The other thing to look for when you buy shares is execution speed and price. You do not want to “save” $5 on a commission, only to get horrible execution price from your broker. For example, if you had $200 and a share of IBM cost $190, you should end up with one share of IBM and $10 with a commission free broker. If your execution price is $195, it is quite possible that your broker is compensating for the lack of commission by making you pay inflated prices for stocks you are buying. With Loyal3, the shares are purchased at prices that approximate the market price within a few pennies/share, which is reasonable. In addition, the shares are put in your account soon after purchase.
Actually, the website says that “You will receive the actual share price (market price) of stock bought on your behalf on the day your purchase is executed”. You will receive a link to your trade confirmation shortly after the shares are purchased in the open market. Based on 10 transactions I made with the site, I can attest that prices were very similar to market prices at time of purchase confirmation.
For example, I had set up my account to automatically purchase shares of Unilever on the 7th day of the month, using my credit card. The credit card was charged on October 7, and the number of shares was posted to the account within a couple of business days.
Selling is really easy as well. It took approximately 3 businesses days when selling a stock, before you can get the money in your Loyal3 account. Per the company, you will receive the actual price (market price) of shares sold through the LOYAL3 platform on your behalf on the day your sale is executed.
Another thing to look for when evaluating brokers is to make sure that they are SIPC insured. This protects the investors for an amount up to $500,000, if the broker failed. Loyal3 is SIPC insured, so you should be ok if your investment there are worth less than $500 thousand.
The company does not automatically reinvests dividends for you into more shares. This does not speed up the compounding process for you. If you earn enough in dividends however, you can easily allocate the cash to your best idea available at Loyal3.
I would also want to see them have more information about investing in general. I think that most of the people using Loyal3 would likely be new to investments, and therefore an education section there would be helpful.
I have bought shares in the following companies in this account over the past month:
McDonald’s (MCD) franchises and operates McDonald’s restaurants in the United States, Europe, the Asia/Pacific, the Middle East, Africa, Canada, and Latin America. This dividend champion has consistently raised distributions for 38 years in a row. Over the past decade, it has managed to boost dividends by 28.40% per year. Currently, the stock is trading at 17.50 times earnings and yields 3.30%. Check my analysis of McDonald’s for more details.

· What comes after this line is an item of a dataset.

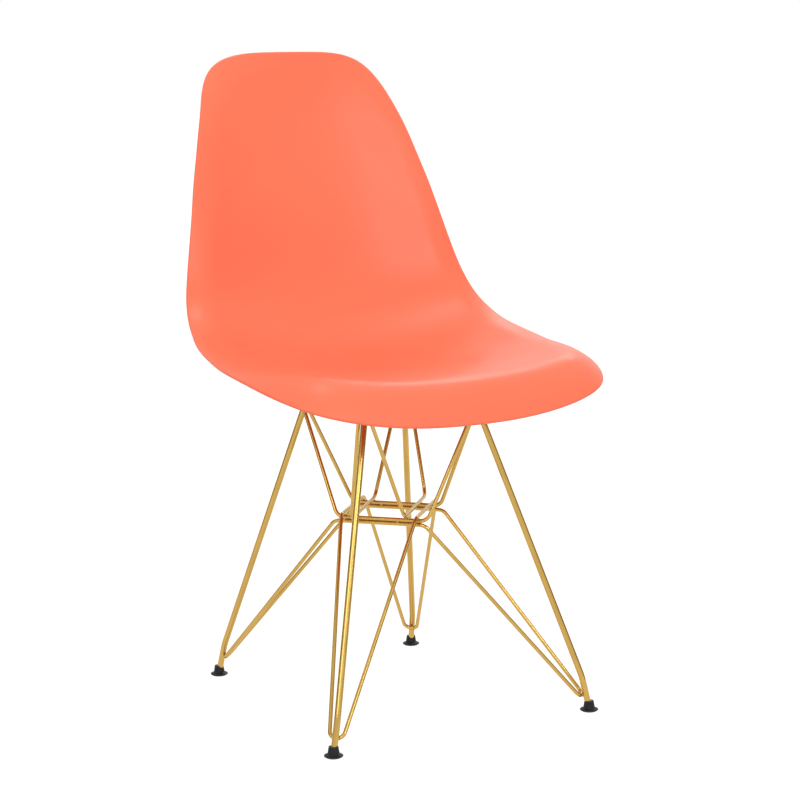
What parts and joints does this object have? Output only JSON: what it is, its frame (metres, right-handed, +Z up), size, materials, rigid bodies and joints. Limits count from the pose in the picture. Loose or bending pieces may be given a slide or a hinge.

Target (TGT) operates general merchandise stores in the United States. This dividend champion has consistently raised distributions for 46 years in a row. Over the past decade, it has managed to boost dividends by 18.60% per year. Currently, the stock is trading at 15.60 times earnings and yields 2.70%. Check my analysis of Target for more details.

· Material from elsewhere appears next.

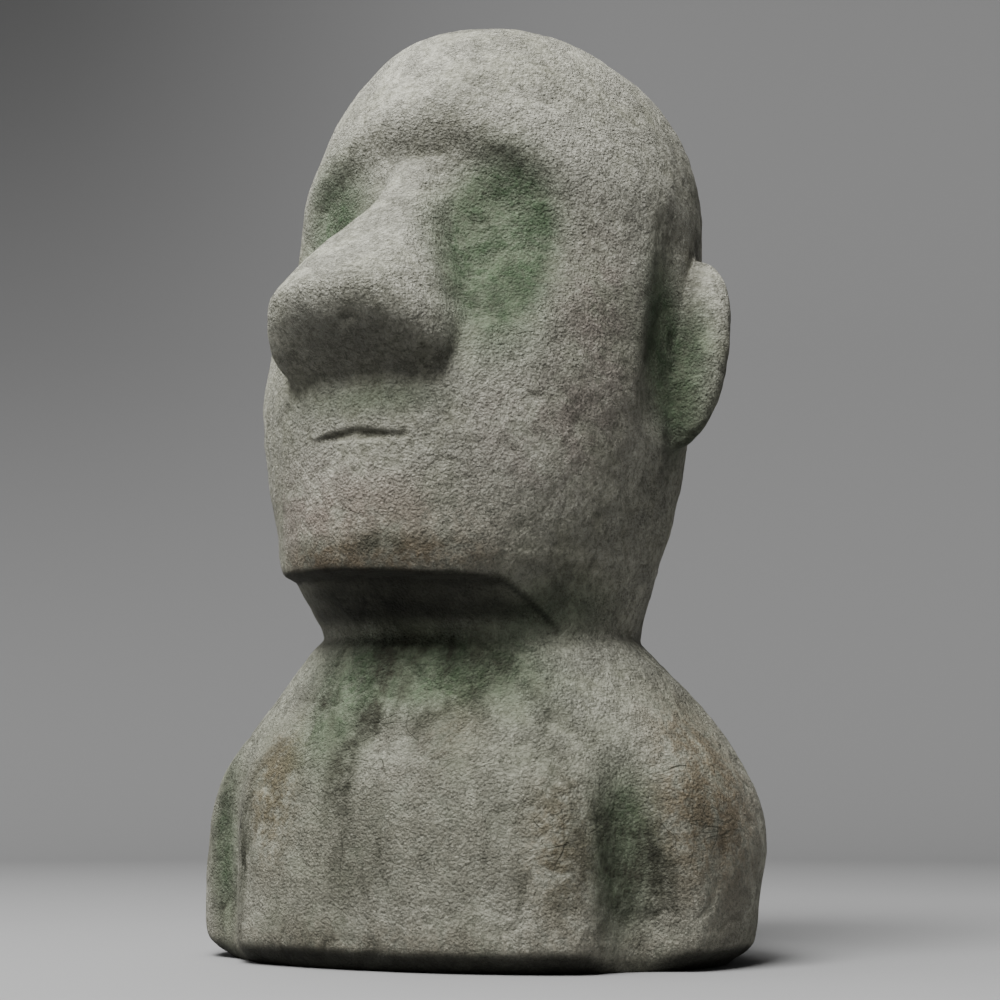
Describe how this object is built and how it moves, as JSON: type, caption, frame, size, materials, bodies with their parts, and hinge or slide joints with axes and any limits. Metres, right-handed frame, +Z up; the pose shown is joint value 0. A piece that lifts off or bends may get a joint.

Wal-Mart (WMT) operates retail stores in various formats worldwide. This dividend champion has consistently raised distributions for 39 years in a row. Over the past decade, the company has managed to boost dividends by 18.10% per year. Currently, the stock is trading at 15.10 times earnings and yields 2.40%. Check my analysis of Wal-Mart for more details.
Dr Pepper Snapple (DPS) operates as a brand owner, manufacturer, and distributor of non-alcoholic beverages in the United States, Canada, Mexico, and the Caribbean. This dividend stock initiated dividends in 2009 and has been raising them annually ever since. Currently, the stock is trading at 15.30 times earnings and yields 3.20%. Check my analysis of Dr Pepper for more details.

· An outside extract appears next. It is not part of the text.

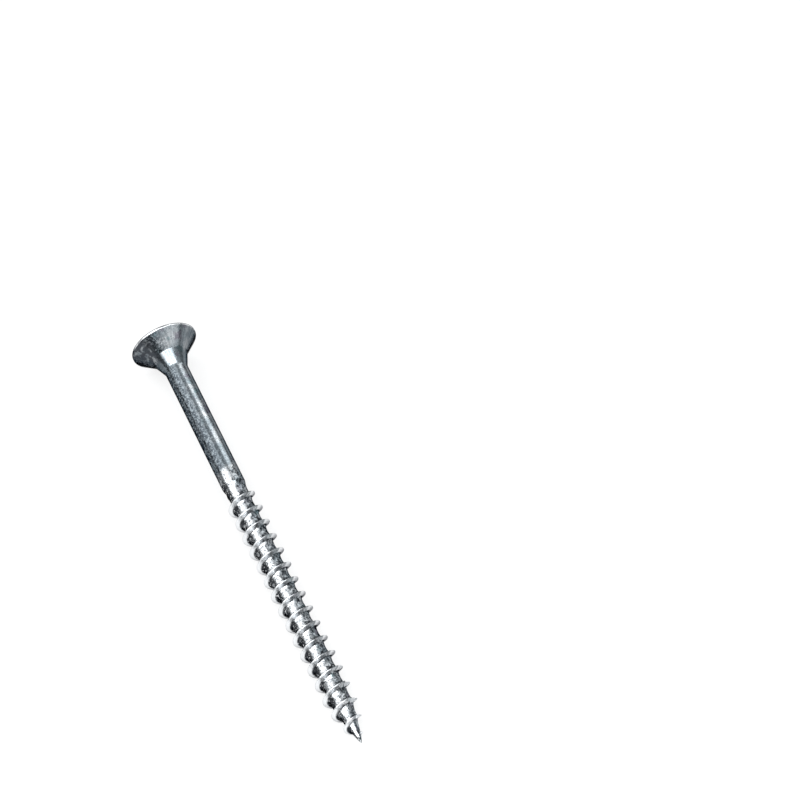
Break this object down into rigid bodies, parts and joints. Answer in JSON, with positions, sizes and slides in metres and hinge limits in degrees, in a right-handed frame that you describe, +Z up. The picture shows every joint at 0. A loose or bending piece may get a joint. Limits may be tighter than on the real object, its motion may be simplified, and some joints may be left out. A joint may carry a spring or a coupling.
{
  "type": "chipboard screw",
  "caption": "Countersunk chipboard screw with a smooth shank, a coarse single-start thread, a lobed drive recess and a notched cutting point.",
  "frame": {"origin": "on the surface that the screw lies on, under the middle of its length and width", "axes": "+X along the screw from head to point, +Z up from the surface; the screw lies as it comes to rest, on the rim of its head and on one thread crest, so its own axis dips 2.42 degrees towards the point"},
  "size_m": [0.0702, 0.01, 0.01],
  "materials": {
    "zinc_plate": "bright zinc plating, blue-white, slightly mottled"
  },
  "bodies": {
    "root": {"screw": "zinc_plate"}
  },
  "joints": []
}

Coca-Cola (KO), a beverage company, engages in the manufacture, marketing, and sale of nonalcoholic beverages worldwide. This dividend champion has consistently raised distributions for 51 years in a row. Over the past decade, the company as managed to boost dividends by 9.80% per year. Currently, the stock is trading at 19 times forward earnings and yields 2.80%. Check my analysis of Coca-Cola for more details.
Unilever (UL) operates as a fast-moving consumer goods company in Asia, Africa, the Middle East, Turkey, Europe, and the Americas. This international dividend achiever has consistently raised distributions for 14 years in a row. Over the past decade, Unilever has managed to boost dividends by 9.90% per year. Currently, the stock is trading at 18.70 times earnings and yields 3.70%. Check my analysis of Unilever for more details.
Kellogg (K), together with its subsidiaries, manufactures and markets ready-to-eat cereal and convenience food products primarily in North America, Europe, Latin America, and the Asia Pacific. This dividend stock has managed to raise distributions for nine years in a row. Over the past decade, the company has managed to boost dividends by 5.60% per year. Currently, the stock is trading at 16.50 times forward earnings and yields 3%.
Overall, I am excited about Loyal3, and highly recommend it to anyone just starting out. If you already have a brokerage account, it might still make sense to acquire stock directly through Loyal3, assuming you find great companies available at attractive prices at that site, since there are no commissions.
This platform is very intuitive, easy to set up, and would satisfy the needs for most long-term dividend investors. If you need instant liquidity and instant gratification, plus streaming quotes and the ability to day-trade stocks, sell calls and puts on them, then this is not the platform for you. However, it is time in the market, not timing the market, that truly has determined the success of some of the most successful dividend investors of all time. Patience is a very lucrative virtue in the world of dividend investing for the long run.